Preparation of Al/Fe-PILC clay catalysts from concentrated precursors: enhanced hydrolysis of pillaring metals and intercalation.

Abstract

The modification of bentonite with Al–Fe species from different concentrated precursors at both stages: (i) the preparation of the (Al/Fe)-mixed pillaring solution and (ii) intercalation itself, was studied at lab scale. The final solids were characterized by X-ray fluorescence (XRF), X-ray diffraction (XRD), Cationic Exchange Capacity (CEC), textural analyses by nitrogen adsorption–desorption at 77 K, and hydrogen-temperature programmed reduction (H2-TPR).

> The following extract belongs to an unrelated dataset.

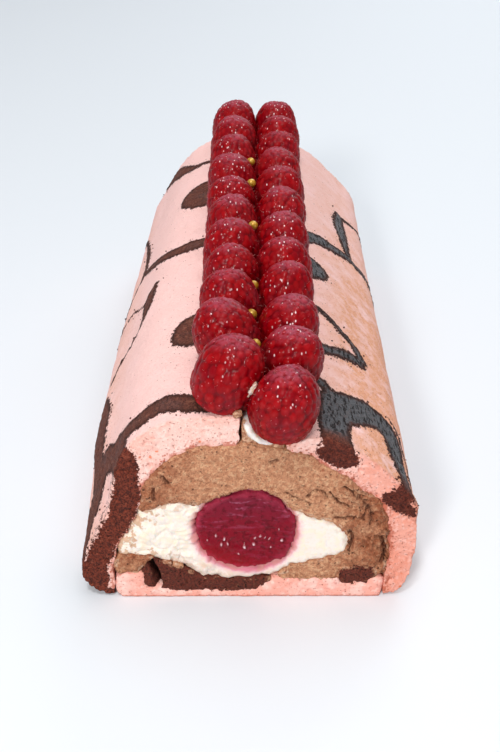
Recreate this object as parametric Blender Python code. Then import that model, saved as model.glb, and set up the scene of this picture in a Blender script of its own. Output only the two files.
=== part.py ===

Finally, the modified clays were assessed as active materials in the Catalytic Wet Peroxide Oxidation (CWPO) of phenol under very mild conditions through 1.0 h of reaction: T = 25.0 °C ± 0.1 °C, pH = 3.7, ambient pressure (76 kPa), and 0.5 g catalyst per dm3. Metal hydrolysis by the dissolution of elemental aluminium (final Total Metal Concentration TMC = 4.62 mol dm−3) achieved the best results, decreasing the volume of solution per mass unit of clay required to successfully expand the layered starting mineral by a factor of close to 75, in comparison with the widespread conventional preparation using highly diluted Al-based pillaring solutions. Even in the absence of any solvent for the clay dispersion, the intercalating/pillaring method was shown to be favourable, as a novel strategy promoting the process intensification and subsequent preparation of Al/Fe- and other Al-based pillared clays at larger scales. The best catalyst prepared from concentrated precursors exhibited 79.1% phenol conversion, 19.3% TOC mineralization, and pretty low iron leaching (0.037 mg Fe dm−3; ∼0.12% w/w) in such a short catalytic assessment; all these results were quite comparable or even exceeded those exhibited by the catalyst prepared from dilute precursors.